No, I doubt we should generally regard philosophy as art, though 'art' is such a wonderfully broad and diverse category that doubtless there can be overlaps. Certainly bits of philosophical text, and/or philosophical ideas can be part of an artwork (I remember seeing long passages of Wittgenstein reproduced as part of an artwork). I hear your question as invoking fascinating issues about the status of the discipline of philosophy. Firstly, (like art) it's not an empirical enterprise, and yet (unlike most art) it is answerable to matters empirical: if a patch of philosophy of mind turns out to be at odds with new discoveries in psychology or neuroscience about how the brain relates to psychological states, then the philosophy has to adjust); and philosophy's power to explain the phenomena it takes as its subject matter (linguistic, mental, ethical, political, metaphysical...) is surely dependent on its being empirically plausible at all those points where it purports to describe our practices and their point. Second, (unlike art) most philosophy is strictly bound by the discipline of rationality: philosophical positions are meant to be advanced as arguments, so that if their premises are false, that's a reason not to accept the conclusion, or if there is a false inference, that too is a reason not to accept.

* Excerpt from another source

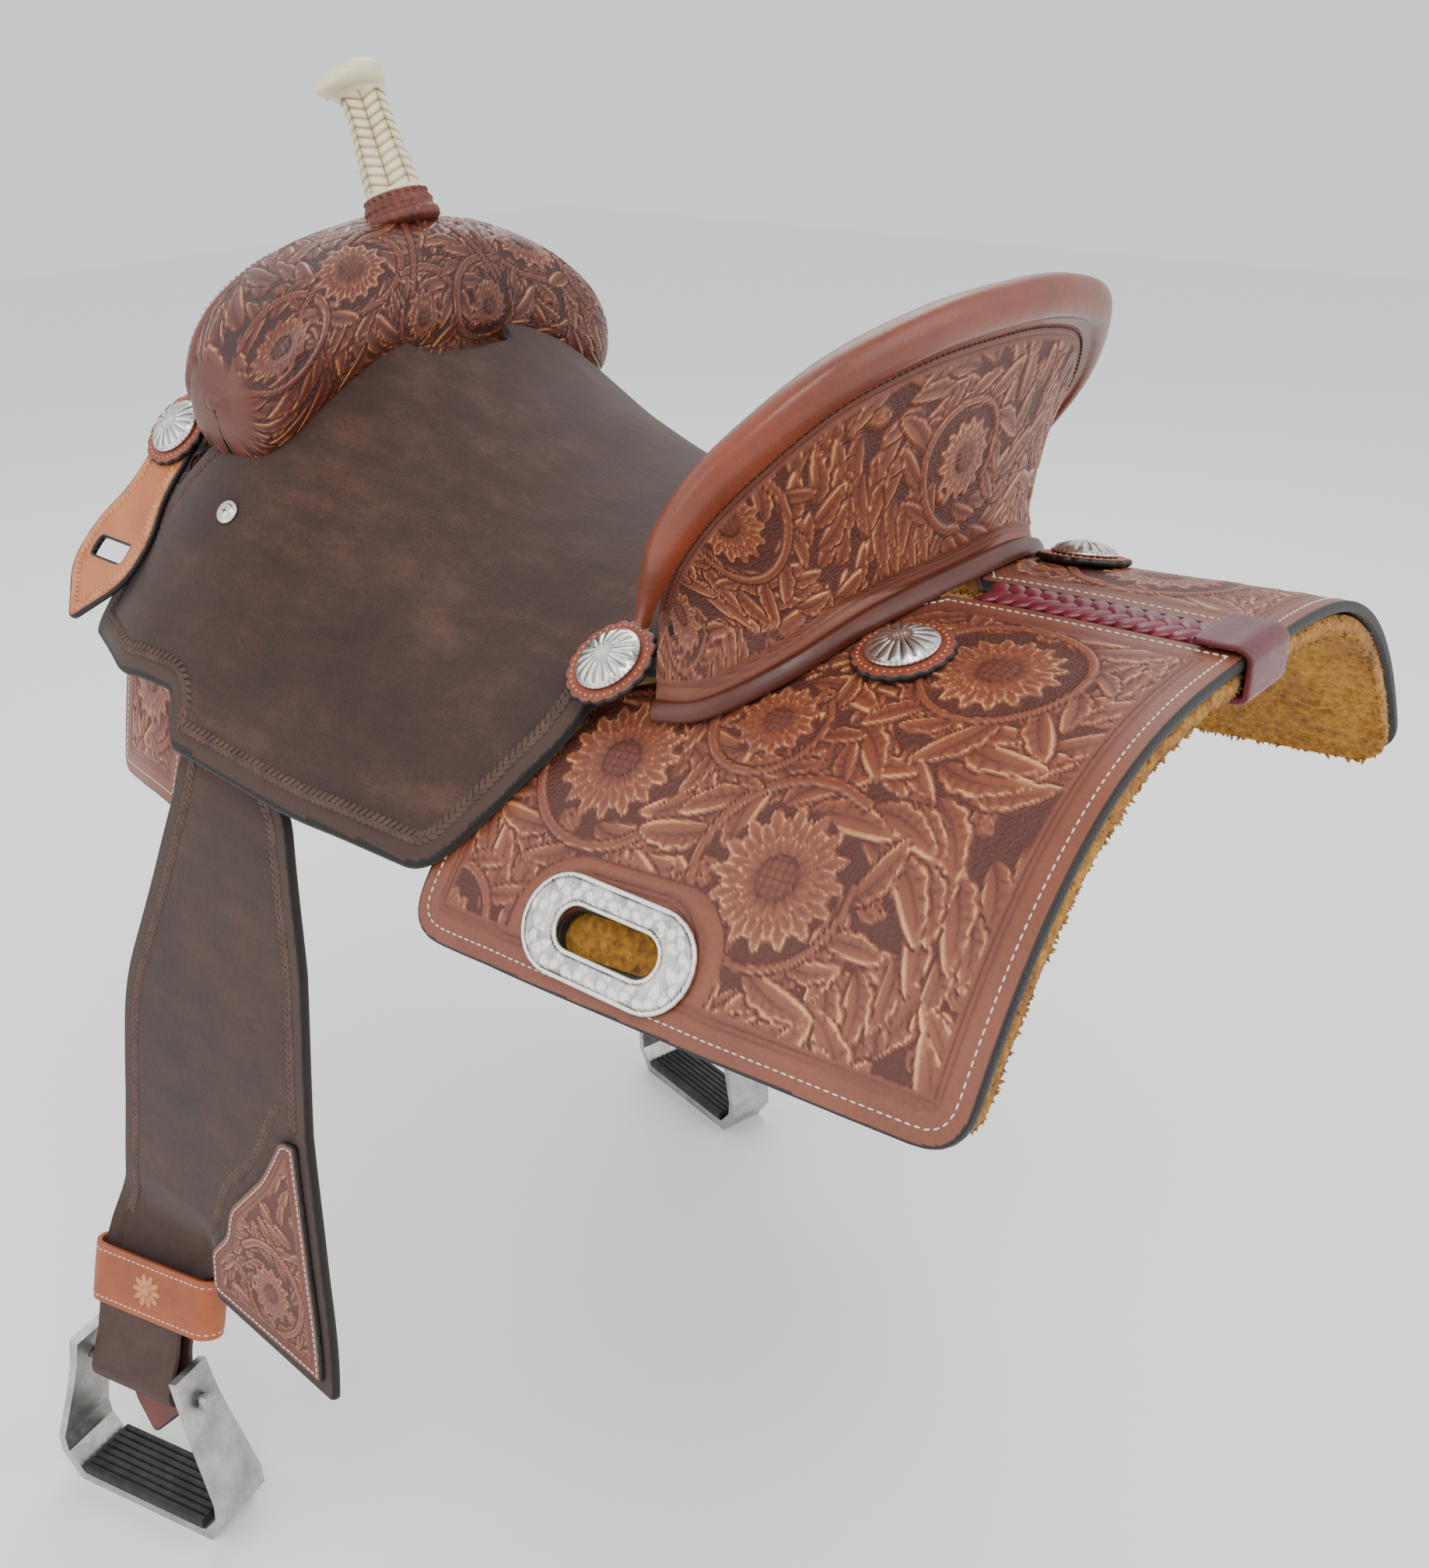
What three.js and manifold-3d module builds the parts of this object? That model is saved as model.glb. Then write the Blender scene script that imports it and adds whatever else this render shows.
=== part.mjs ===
// Western saddle: tree, leather, skirts, rigging plates, and two swinging fender and stirrup chains.
// Millimetres. +X is the near (left) side, -Y the front, +Z up. The saddle is symmetric about X = 0.
// The origin is under the gullet channel, in the middle of the part that rests on the horse's back.
import * as THREE from 'three';
import { mergeVertices } from 'three/addons/utils/BufferGeometryUtils.js';
import Module from 'manifold-3d';

const wasm = await Module();
wasm.setup();

// ---------------------------------------------------------------- driving dimensions
const GAP = 0.5;               // clearance between touching pieces

// The back: the top face of the skirts, by stations along Y.
// y, height on the centre line, drop to the lower edge, half width at the lower edge, fullness of the curve
const BACK = [
  [-325, 85, 256, 197, 4.2],
  [-250, 74, 232, 221, 3.9],
  [-150, 46, 196, 238, 3.4],
  [-50, 22, 165, 250, 2.9],
  [60, 8, 144, 258, 2.6],
  [240, 19, 150, 258, 2.9],
  [378, 22, 145, 258, 3.4],
];
const SKIRT_THICK = 6;
const TREE_LIFT = 2;           // from the skirts to the tree
const BAR_THICK = 15;
const FLEECE_GAP = 1.5;
const FLEECE_THICK = 12;
const SKIRT_FRONT = -325;
const SKIRT_REAR = 378;
const CUT_REAR = 40;           // the skirt is cut away between these two, under the jockey
const CUT_FRONT = -205;
const LACING_START = 226;
const LACING_HALF = 15;
const LACING_THICK = 3.5;
const LOOP_WIDTH = 44;

// The seat: its top face, by stations along Y, in the same terms as the back.
const SEAT = [
  [-300, 75, 147, 220, 2.6],
  [-240, 104, 170, 235, 2.5],
  [-190, 120, 214, 250, 2.3],
  [-110, 78, 184, 254, 2.15],
  [-30, 46, 158, 254, 2.2],
  [60, 34, 150, 250, 2.35],
  [130, 40, 150, 250, 2.35],
  [240, 60, 150, 250, 2.4],
];
const SEAT_THICK = 5;
const SEAT_STEP = 32;          // spacing of the grid that follows the seat
const SEAT_LIFT = 1.5;         // from the tree to the seat leather
const GROUND_THICK = 15;

// The cantle rim lies in a plane that leans back. Its outline is given in that plane: x, distance up the plane.
const RIM_FOOT_Y = 137;
const RIM_FOOT_Z = 38;
const RIM_LEAN = 54 * Math.PI / 180;
const RIM = [[157, -20], [171, 12], [178, 42], [175, 70], [160, 96], [122, 130], [62, 148], [0, 152]];
const RIM_TALL = 152;
const RIM_HALF = 178;
const DISH_DEPTH = 44;
const DISH_FRONT = 15;         // how far the seat's face stands in front of the rim plane
const DISH_MID = 50;           // the lowest point of the dish, up the rim plane
const ROLL_R = 15;
const BACK_COVER = 4;
const RIM_INSIDE = 16;         // from the rim to the edge of the seat leather, seen from above
const CANTLE_FOOT = [[153, 125, 16], [148, 156, 21], [118, 185, 27], [62, 200, 27], [0, 204, 24]];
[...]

On the other hand, it is philistine (in my view) to dichotomize philosophy and more artistic - notably, literary - aspects of culture. Some philosophy has conducted itself as if it purports to be like science, which is absurd. Philosophy is, or can be, a more creative enterprise and this can only be disguised by any attempt to model it on science. But I do not believe it is a creative enterprise in the manner of most art work. Philosophy's creativity is founded on the attempt to make explicit and make sense of naturally arising intellectual puzzles - puzzles that arise out of contradictions or tensions within our everyday concepts and practices (e.g. how come we take ourselves to know things, even while we also seem to take knowledge to require absolute certainty, and it also seems to us that we almost never possess absolute certainty?); or our everyday ethical interactions or attitudes (e.g. why do we accord humans special ethical status over animals? should we? why? or how far?). This kind of making-sense activity is the font of philosophy (in my view) and (a) art is not always aiming to make sense of things at all, and (b) even when it is aimed at making sense of things (as fiction very often is, for instance) I believe that the way it does that is fundamentally different because of the absense of what I described above as the discpline of rationality. Argumentation is a distinctive activity, a distinctive method of making sense of things, and that method is generally (happily) foreign to art.